The Security Service said that together with the Joint Chiefs of Staff it was keeping up monitoring and surveillance of the balloons possibly entering the skies over the presidential office.

Wednesday marks the tenth time this year that North Korea dumped trash across South Korea using balloons.

To minimize damage, the South Korean military says it is most effective to pick up the balloons and their contents after they reach the ground rather than taking them down mid-air.

The last time the North Korean balloons were known to have flown past Yongsan was June 9, several of which fell near the presidential office.

Four-star general-turned-lawmaker Rep.
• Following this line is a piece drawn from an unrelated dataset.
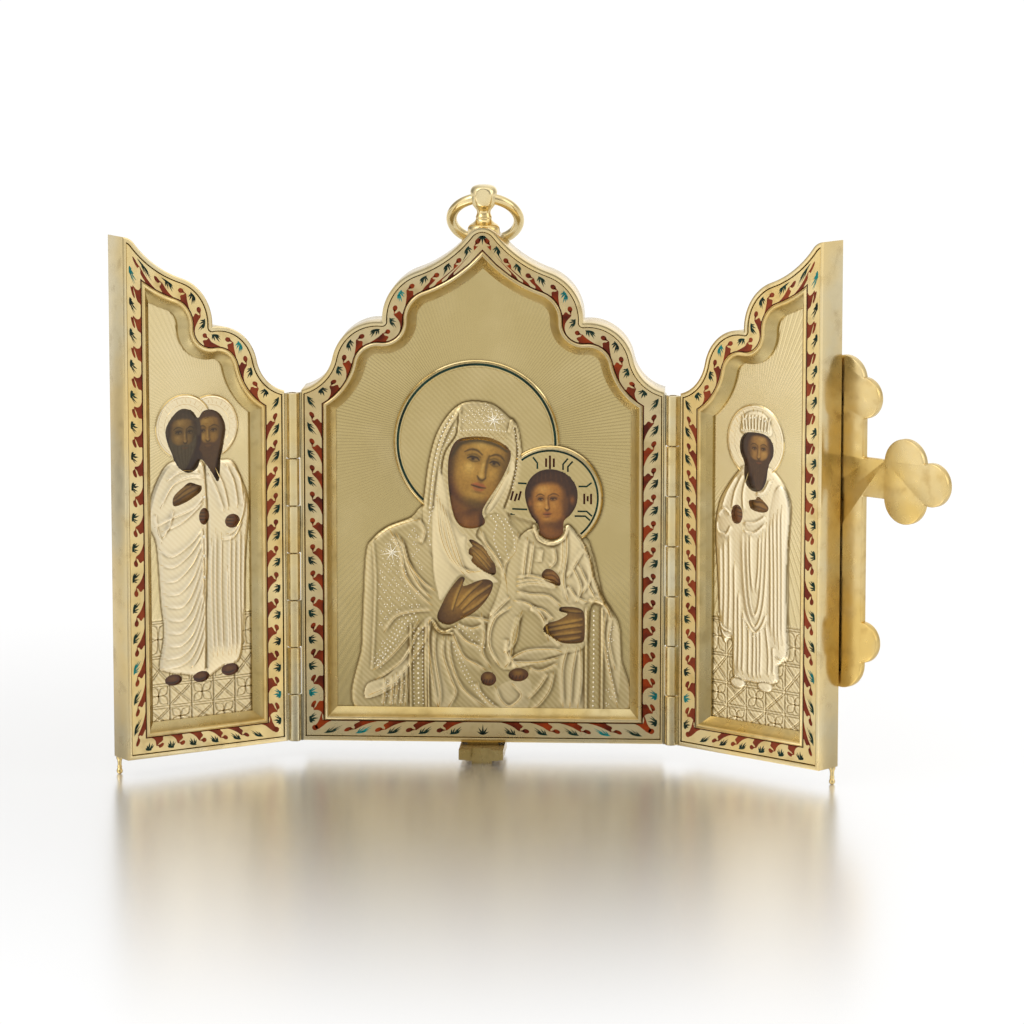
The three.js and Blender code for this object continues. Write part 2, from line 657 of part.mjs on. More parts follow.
function makeRing() {
  const ring = new THREE.Mesh(ringGeometry(), finishes.gilt);
  ring.name = "ring";
  const swing = new THREE.Group();
  swing.position.set(0, CASE_DEPTH / 2, CASE_BASE + FINIAL_EYE);
  swing.rotation.x = THREE.MathUtils.degToRad(90 + RING.tilt);
  swing.add(ring);
  return swing;
}

const triptych = new THREE.Group();
const left = makeWing(-1, "left", leftWingRelief());
const right = makeWing(1, "right", rightWingRelief());
const cross = addPiece(right.panel, "cross", crossSolid(), finishes.gilt);
cross.position.set(wingX(0, 1), WING_DEPTH + 0.3, 0);
triptych.add(makeCentre(), left.wing, right.wing, makeRing());

export default triptych;
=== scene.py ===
"""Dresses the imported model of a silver-gilt travelling triptych.

It has cases, enamelled frames, embossed plates and paintings. All sizes are in millimetres in each
panel's own plane, and one placing step turns them into metres in the model's frame.
"""

import json
import logging
import math
from dataclasses import dataclass, field
from enum import Enum
from typing import Callable, ClassVar, Iterable, Sequence

import bmesh
import bpy
import numpy as np
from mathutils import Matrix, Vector


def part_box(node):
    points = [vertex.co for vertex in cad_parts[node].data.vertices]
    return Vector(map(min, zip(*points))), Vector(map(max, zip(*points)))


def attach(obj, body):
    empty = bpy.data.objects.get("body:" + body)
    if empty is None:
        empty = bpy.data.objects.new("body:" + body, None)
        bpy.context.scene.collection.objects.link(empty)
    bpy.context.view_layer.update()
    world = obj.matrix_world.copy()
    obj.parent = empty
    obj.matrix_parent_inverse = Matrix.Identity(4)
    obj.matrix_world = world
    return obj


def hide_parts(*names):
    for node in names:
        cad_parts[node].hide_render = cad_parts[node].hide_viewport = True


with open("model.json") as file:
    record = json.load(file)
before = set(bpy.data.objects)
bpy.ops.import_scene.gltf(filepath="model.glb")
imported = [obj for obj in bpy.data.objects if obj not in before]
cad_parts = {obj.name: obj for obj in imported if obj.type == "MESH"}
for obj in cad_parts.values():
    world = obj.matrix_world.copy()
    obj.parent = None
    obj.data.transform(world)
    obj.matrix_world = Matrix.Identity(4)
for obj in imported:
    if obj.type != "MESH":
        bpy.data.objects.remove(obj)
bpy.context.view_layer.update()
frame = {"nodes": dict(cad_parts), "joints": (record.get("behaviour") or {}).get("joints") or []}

LOG = logging.getLogger("triptych")
MM = 0.001
BOARD_BROWN = "#2D1808"

Point = tuple[float, float]
Path = Sequence[Point]
Array = np.ndarray


# ---------------------------------------------------------------- plane geometry


def smoothstep(low: float, high: float, value: Array) -> Array:
    """Rises smoothly from 0 at low to 1 at high."""
    t = np.clip((value - low) / (high - low), 0.0, 1.0)
    return t * t * (3.0 - 2.0 * t)


def catmull(points: Path, closed: bool, steps: int = 8) -> Array:
    """A smooth curve through a few points.

    Args:
        points: the points it passes through.
        closed: whether it returns to the first point.
        steps: pieces between one point and the next.

    Returns:
        The curve's points, one row each.
    """
    p = np.asarray(points, float)
    count = len(p)
    spans = count if closed else count - 1
    rows = []
    for i in range(spans):
        if closed:
            a, b, c, d = p[(i - 1) % count], p[i], p[(i + 1) % count], p[(i + 2) % count]
        else:
            a, b, c, d = p[max(i - 1, 0)], p[i], p[i + 1], p[min(i + 2, count - 1)]
        for t in np.arange(steps) / steps:
            square, cube = 2 * a - 5 * b + 4 * c - d, 3 * b - a - 3 * c + d
            rows.append(0.5 * (2 * b + (c - a) * t + square * t**2 + cube * t**3))
    if not closed:
        rows.append(p[-1])
    return np.array(rows)


def rounded(points: Path, steps: int = 8) -> Array:
    """A smooth closed outline through a few points."""
    return catmull(points, True, steps)


def path_distance(x: Array, z: Array, path: Array) -> tuple[Array, Array, Array]:
    """How far points lie from a path.

    Args:
        x: the points' first coordinates.
        z: their second coordinates.
        path: the path's points.

    Returns:
        The distance, the share of the path's length at the nearest point, and the side as -1 or 1.
    """
    lengths = np.hypot(*np.diff(path, axis=0).T)
    starts = np.concatenate([[0.0], np.cumsum(lengths)])
    best = np.full(x.shape, np.inf)
    along = np.zeros(x.shape)
    side = np.ones(x.shape)
    for i, length in enumerate(lengths):
        if length < 1e-9:
            continue
        ux, uz = (path[i + 1] - path[i]) / length
        dx, dz = x - path[i][0], z - path[i][1]
        t = np.clip(dx * ux + dz * uz, 0.0, length)
        gap = np.hypot(dx - t * ux, dz - t * uz)
        nearer = gap < best
        best = np.where(nearer, gap, best)
        along = np.where(nearer, (starts[i] + t) / starts[-1], along)
        side = np.where(nearer, np.sign(dx * uz - dz * ux), side)
    return best, along, side


def inside_distance(x: Array, z: Array, outline: Array) -> Array:
    """The signed distance from points to a closed outline, above 0 inside it."""
    loop = np.vstack([outline, outline[:1]])
    gap, _, _ = path_distance(x, z, loop)
    inside = np.zeros(x.shape, bool)
    for (x0, z0), (x1, z1) in zip(loop[:-1], loop[1:]):
        if z0 == z1:
            continue
        crosses = (z0 > z) != (z1 > z)
        inside ^= crosses & (x < (x1 - x0) * (z - z0) / (z1 - z0) + x0)
    return np.where(inside, gap, -gap)


def leftward(steps: Array) -> Array:
    """Unit vectors to the left of steps along a path."""
    return np.column_stack([-steps[:, 1], steps[:, 0]]) / np.maximum(np.hypot(*steps.T), 1e-9)[:, None]


def disc(x: float, z: float, rx: float, rz: float | None = None, tilt: float = 0.0, count: int = 40) -> Array:
    """An ellipse's outline, turned by tilt degrees."""
    angle = np.linspace(0, 2 * math.pi, count, endpoint=False)
    a, b = rx * np.cos(angle), (rz or rx) * np.sin(angle)
    c, s = math.cos(math.radians(tilt)), math.sin(math.radians(tilt))
    return np.column_stack([x + a * c - b * s, z + a * s + b * c])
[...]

Kim Byung-joo of the Democratic Party of Korea previously claimed that the balloons crossing the flight restriction zone over Yongsan indicated a “failure” of the Security Service.

“The no-fly zone around the Yongsan presidential office had been infiltrated by North Korean balloons,” he said June 10 in a radio interview.

Some say the South Korean government could do more to dissuade activist groups from flying anti-Pyongyang leaflets over the border as a way of placating North Korea to stop sending balloons.

Democratic Party Rep. Boo Seung-chan, former Defense Ministry spokesperson, told The Korea Herald that as North Korea seemed to be using the balloons to retaliate against South Korean leaflets, some restraint on leaflet activism “might be the answer.”

“Both sides have to make efforts to make peace at the end of the day,” he said.

Shin Won-sik, the South Korean defense minister, said the military was preparing for the possibility North Korea could engage in other types of provocations such as cyberattacks and GPS signal jamming in response to the leafleting.

“Our military is prepared for all types of provocations that North Korea could launch under a robust South Korea-US joint defense posture,” he said in a recent interview with Japanese daily Yomiuri Shimbun.